**WRITTEN EXERCISE**:
Repeat the whole listing exactly.

____ DATA SEGMENT

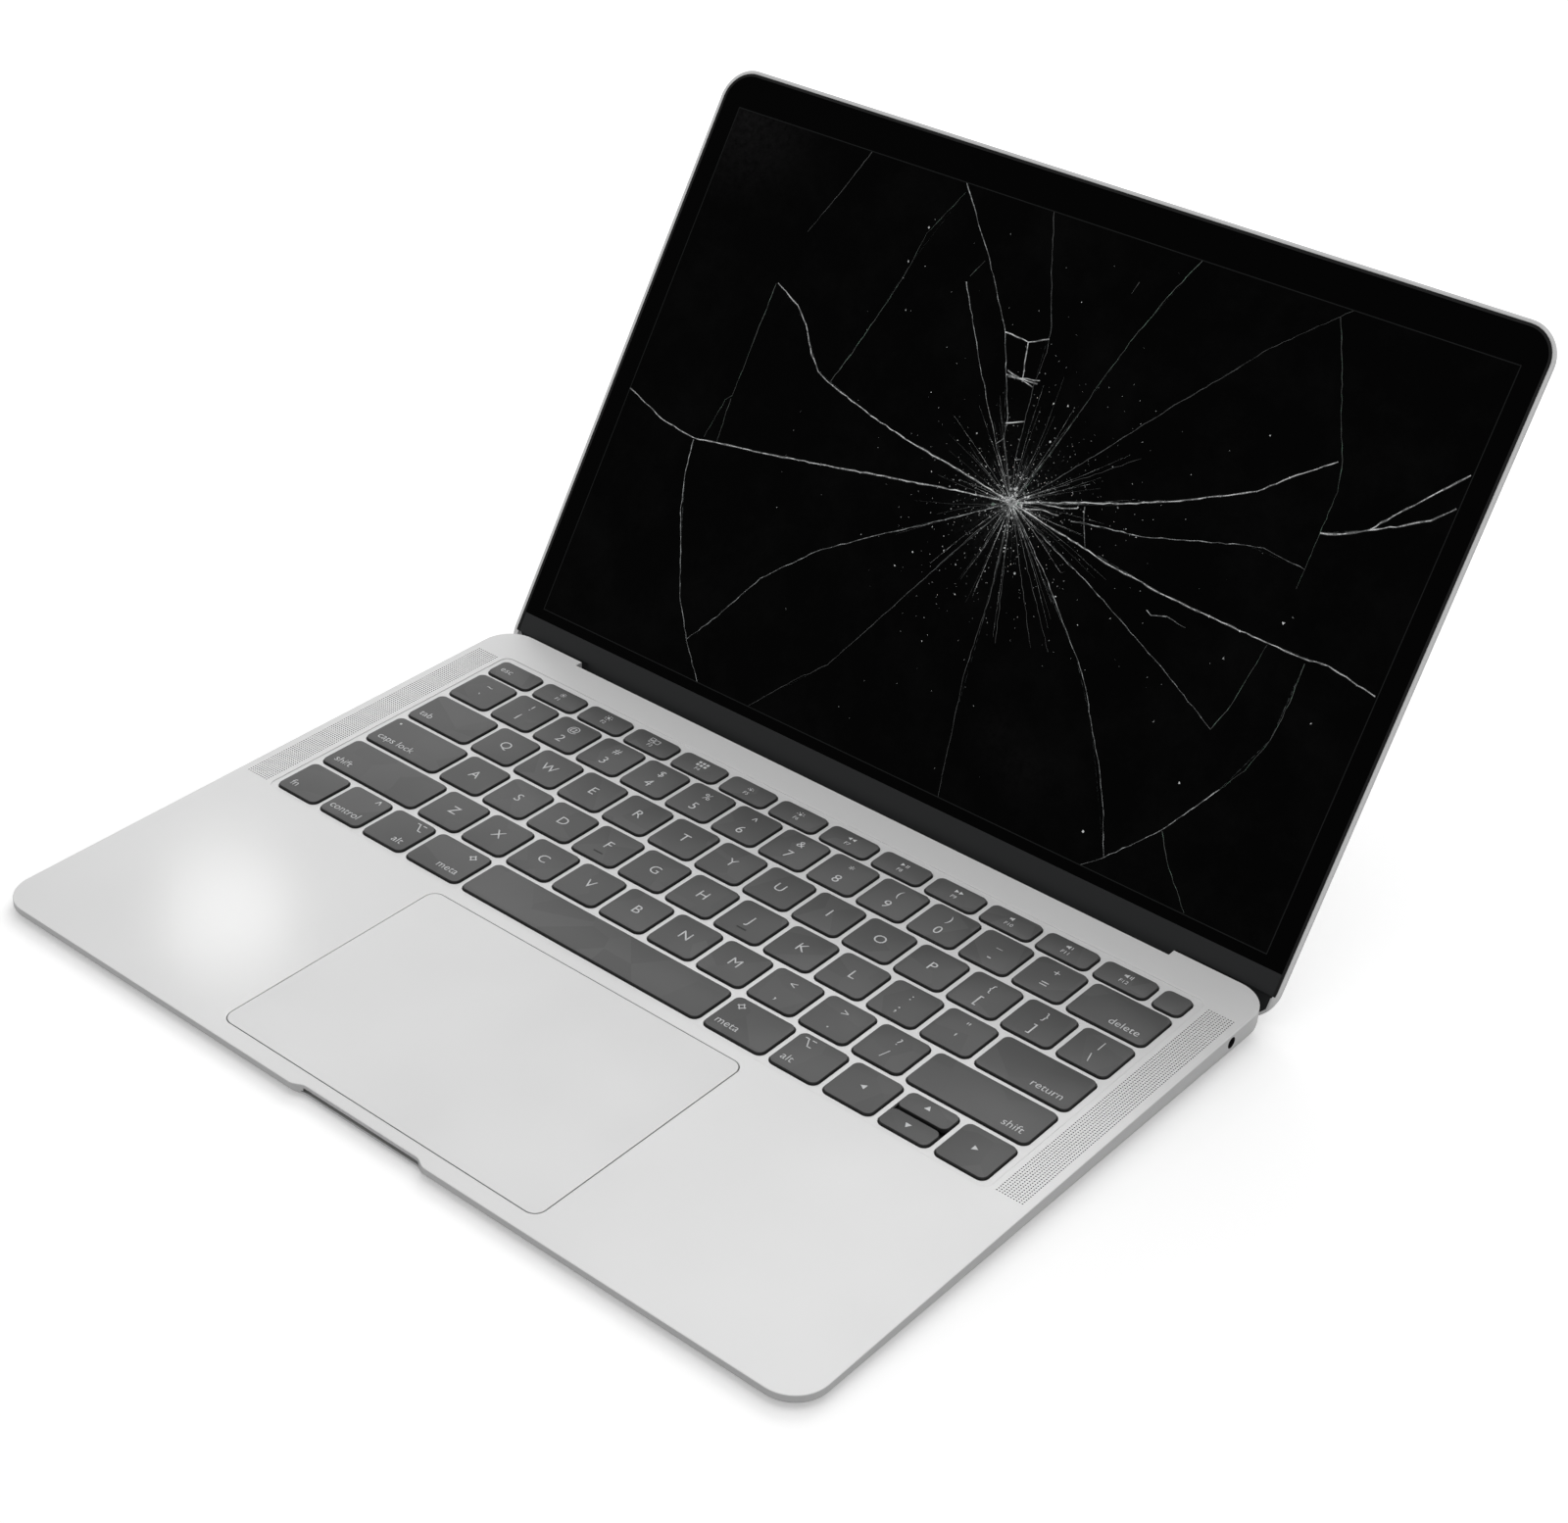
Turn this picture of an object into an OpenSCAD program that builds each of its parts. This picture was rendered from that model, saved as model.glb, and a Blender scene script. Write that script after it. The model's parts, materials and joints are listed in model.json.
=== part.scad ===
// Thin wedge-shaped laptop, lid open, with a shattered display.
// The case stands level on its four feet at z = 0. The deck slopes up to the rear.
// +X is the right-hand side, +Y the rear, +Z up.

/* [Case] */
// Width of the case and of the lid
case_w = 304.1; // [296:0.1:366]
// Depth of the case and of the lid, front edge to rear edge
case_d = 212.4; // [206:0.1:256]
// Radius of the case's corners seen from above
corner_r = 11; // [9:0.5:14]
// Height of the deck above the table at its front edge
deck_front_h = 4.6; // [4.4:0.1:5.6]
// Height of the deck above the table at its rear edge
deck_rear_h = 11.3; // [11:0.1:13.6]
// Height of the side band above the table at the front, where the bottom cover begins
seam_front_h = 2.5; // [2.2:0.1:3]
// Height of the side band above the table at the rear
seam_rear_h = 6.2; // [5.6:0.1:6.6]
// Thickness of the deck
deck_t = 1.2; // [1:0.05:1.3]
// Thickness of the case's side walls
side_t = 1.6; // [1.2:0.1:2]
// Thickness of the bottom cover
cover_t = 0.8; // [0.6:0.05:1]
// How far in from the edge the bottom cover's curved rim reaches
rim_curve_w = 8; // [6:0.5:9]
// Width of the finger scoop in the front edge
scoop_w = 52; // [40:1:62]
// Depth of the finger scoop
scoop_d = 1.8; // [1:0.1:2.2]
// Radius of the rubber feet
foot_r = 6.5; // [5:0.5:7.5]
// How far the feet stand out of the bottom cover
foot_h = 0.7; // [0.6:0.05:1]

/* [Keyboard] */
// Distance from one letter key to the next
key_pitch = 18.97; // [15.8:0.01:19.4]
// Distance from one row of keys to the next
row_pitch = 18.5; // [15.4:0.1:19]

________

**RESULT OF THIS EXERCISE**:
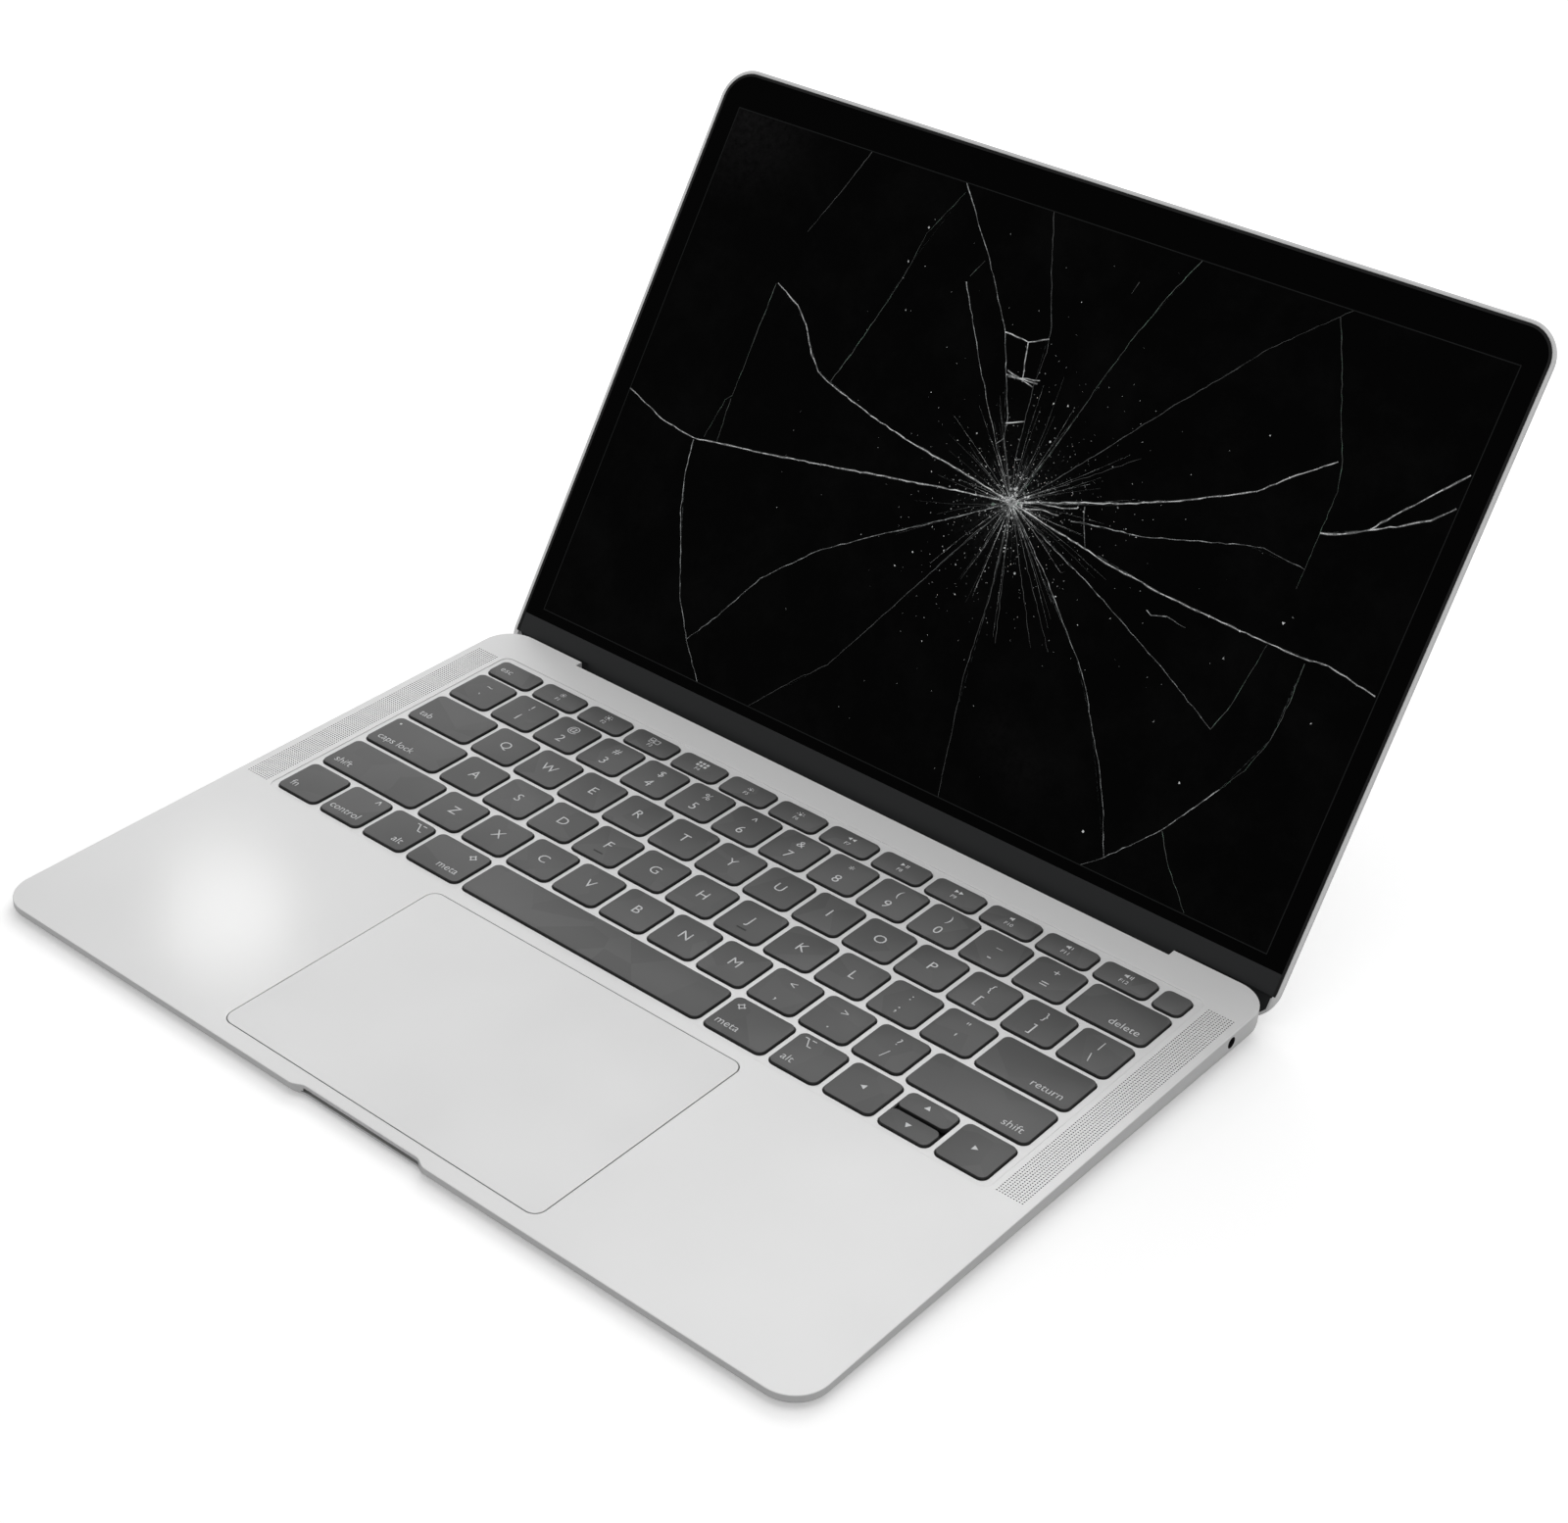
Turn this picture of an object into an OpenSCAD program that builds each of its parts. This picture was rendered from that model, saved as model.glb, and a Blender scene script. Write that script after it. The model's parts, materials and joints are listed in model.json.
=== part.scad ===
// Thin wedge-shaped laptop, lid open, with a shattered display.
// The case stands level on its four feet at z = 0. The deck slopes up to the rear.
// +X is the right-hand side, +Y the rear, +Z up.

/* [Case] */
// Width of the case and of the lid
case_w = 304.1; // [296:0.1:366]
// Depth of the case and of the lid, front edge to rear edge
case_d = 212.4; // [206:0.1:256]
// Radius of the case's corners seen from above
corner_r = 11; // [9:0.5:14]
// Height of the deck above the table at its front edge
deck_front_h = 4.6; // [4.4:0.1:5.6]
// Height of the deck above the table at its rear edge
deck_rear_h = 11.3; // [11:0.1:13.6]
// Height of the side band above the table at the front, where the bottom cover begins
seam_front_h = 2.5; // [2.2:0.1:3]
// Height of the side band above the table at the rear
seam_rear_h = 6.2; // [5.6:0.1:6.6]
// Thickness of the deck
deck_t = 1.2; // [1:0.05:1.3]
// Thickness of the case's side walls
side_t = 1.6; // [1.2:0.1:2]
// Thickness of the bottom cover
cover_t = 0.8; // [0.6:0.05:1]
// How far in from the edge the bottom cover's curved rim reaches
rim_curve_w = 8; // [6:0.5:9]
// Width of the finger scoop in the front edge
scoop_w = 52; // [40:1:62]
// Depth of the finger scoop
scoop_d = 1.8; // [1:0.1:2.2]
// Radius of the rubber feet
foot_r = 6.5; // [5:0.5:7.5]
// How far the feet stand out of the bottom cover
foot_h = 0.7; // [0.6:0.05:1]

/* [Keyboard] */
// Distance from one letter key to the next
key_pitch = 18.97; // [15.8:0.01:19.4]
// Distance from one row of keys to the next
row_pitch = 18.5; // [15.4:0.1:19]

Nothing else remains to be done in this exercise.